> DATASET SECTION

[start]

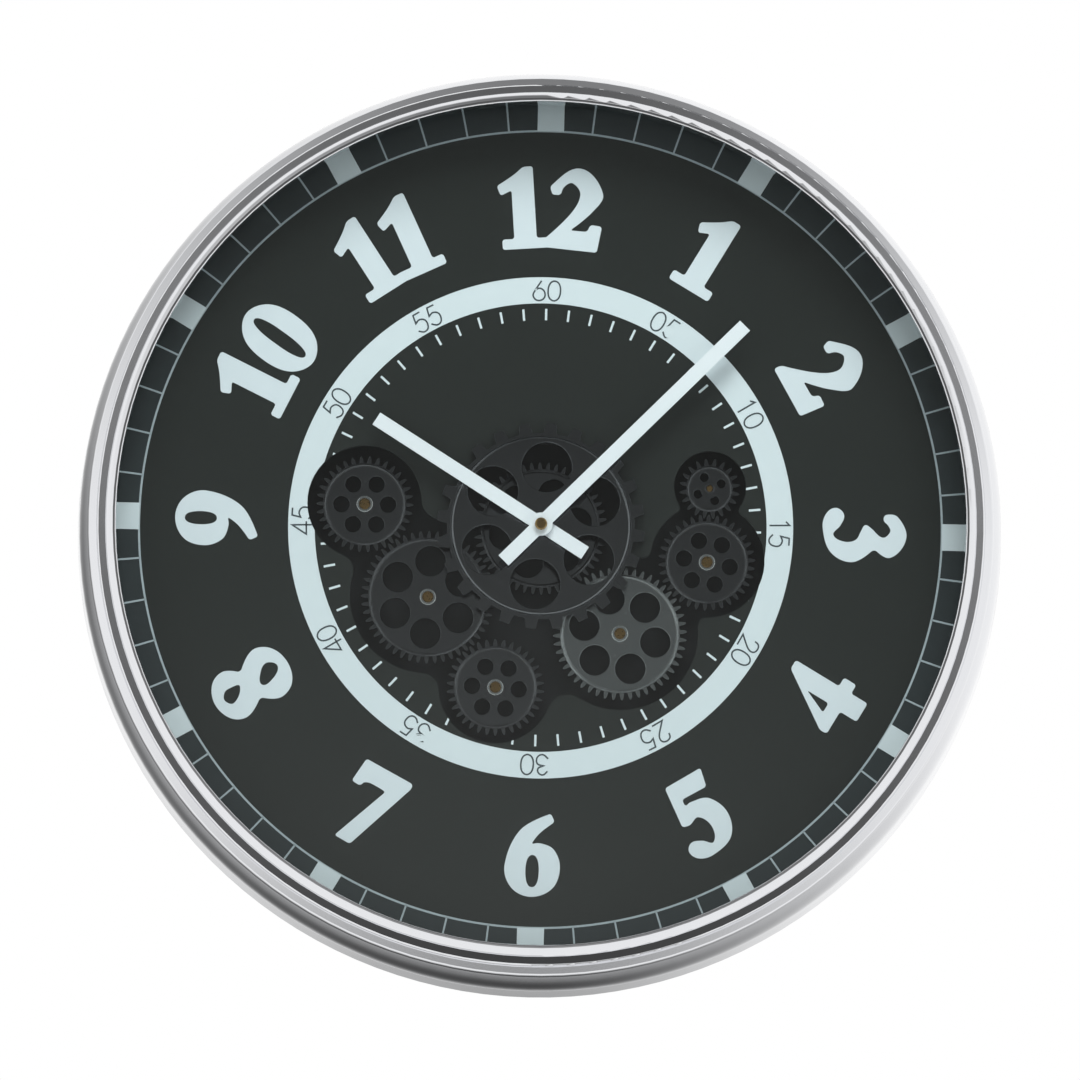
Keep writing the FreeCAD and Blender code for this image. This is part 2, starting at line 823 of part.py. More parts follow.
def cup_gear():
    """Large coarse gear in front of the dial, with a raised, round-edged and pierced disc."""
    body = new_body("cup_gear", z=cup_back)
    plate = size.cup_tooth_thickness
    top = plate + size.cup_rise
    rim = size.cup_rim_radius
    under = top - size.cup_wall
    turned(body, [
        (size.sleeve_radius, 0),
        (size.cup_hub_radius, 0),
        (size.cup_hub_radius, under),
        (rim - size.cup_wall, under),
        (rim - size.cup_wall, 0),
        (size.cup_root_radius, 0),
        (size.cup_root_radius, plate),
        (rim, plate),
        (rim, top - size.cup_rim_round, size.cup_rim_round),
        (rim - size.cup_rim_round, top),
        (size.sleeve_radius, top),
    ])
    sunk = size.cup_root_radius - size.cup_wall / 2
    root_half, tip_half = size.cup_tooth_root_width / 2, size.cup_tooth_tip_width / 2
    tooth = loop_sketch(body, [[
        (sunk, -root_half),
        (size.cup_tip_radius, -tip_half, size.cup_tip_radius),
        (size.cup_tip_radius, tip_half),
        (sunk, root_half),
    ]], turn=size.cup_turn)
    repeated(body, padded(body, tooth, plate, -size.tooth_draft), size.cup_teeth)
    hole = circle_sketch(body, [(size.cup_hole_circle, 0, size.cup_hole_radius)],
                         lift=top, turn=size.cup_turn)
    holes = repeated(body, pocketed(body, hole, top), size.cup_holes)
    bevelled(body, holes, size.cup_hole_radius, top, size.hole_bevel)
    pip = circle_sketch(body, [(size.cup_pip_circle, 0, size.cup_pip_radius)],
                        lift=top - size.pip_height, turn=size.cup_pip_turn)
    repeated(body, padded(body, pip, size.pip_height + size.cup_pip_height), size.cup_pips)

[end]

> AIM
All of the data must be returned exactly.

> RESULT
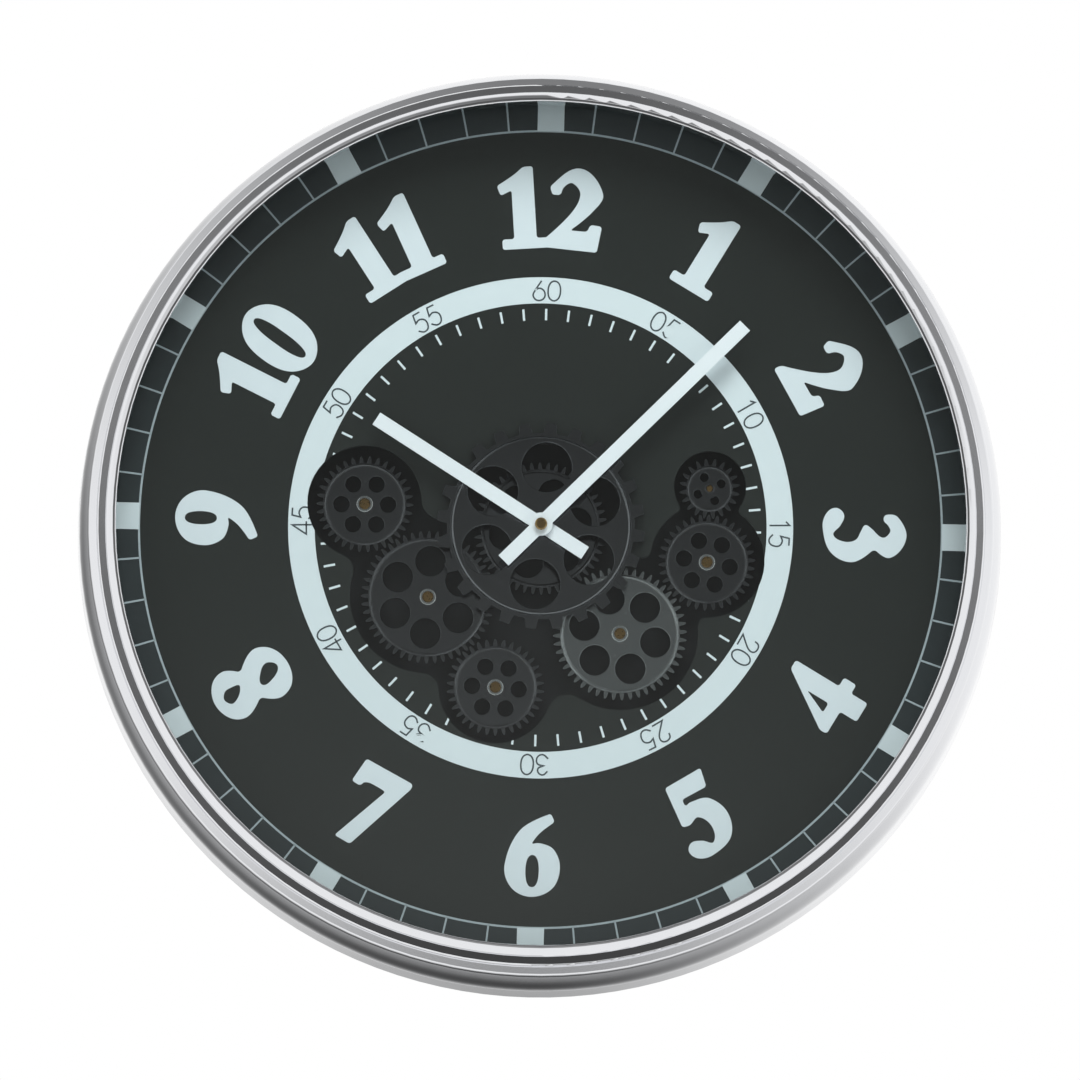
Keep writing the FreeCAD and Blender code for this image. This is part 2, starting at line 823 of part.py. More parts follow.
def cup_gear():
    """Large coarse gear in front of the dial, with a raised, round-edged and pierced disc."""
    body = new_body("cup_gear", z=cup_back)
    plate = size.cup_tooth_thickness
    top = plate + size.cup_rise
    rim = size.cup_rim_radius
    under = top - size.cup_wall
    turned(body, [
        (size.sleeve_radius, 0),
        (size.cup_hub_radius, 0),
        (size.cup_hub_radius, under),
        (rim - size.cup_wall, under),
        (rim - size.cup_wall, 0),
        (size.cup_root_radius, 0),
        (size.cup_root_radius, plate),
        (rim, plate),
        (rim, top - size.cup_rim_round, size.cup_rim_round),
        (rim - size.cup_rim_round, top),
        (size.sleeve_radius, top),
    ])
    sunk = size.cup_root_radius - size.cup_wall / 2
    root_half, tip_half = size.cup_tooth_root_width / 2, size.cup_tooth_tip_width / 2
    tooth = loop_sketch(body, [[
        (sunk, -root_half),
        (size.cup_tip_radius, -tip_half, size.cup_tip_radius),
        (size.cup_tip_radius, tip_half),
        (sunk, root_half),
    ]], turn=size.cup_turn)
    repeated(body, padded(body, tooth, plate, -size.tooth_draft), size.cup_teeth)
    hole = circle_sketch(body, [(size.cup_hole_circle, 0, size.cup_hole_radius)],
                         lift=top, turn=size.cup_turn)
    holes = repeated(body, pocketed(body, hole, top), size.cup_holes)
    bevelled(body, holes, size.cup_hole_radius, top, size.hole_bevel)
    pip = circle_sketch(body, [(size.cup_pip_circle, 0, size.cup_pip_radius)],
                        lift=top - size.pip_height, turn=size.cup_pip_turn)
    repeated(body, padded(body, pip, size.pip_height + size.cup_pip_height), size.cup_pips)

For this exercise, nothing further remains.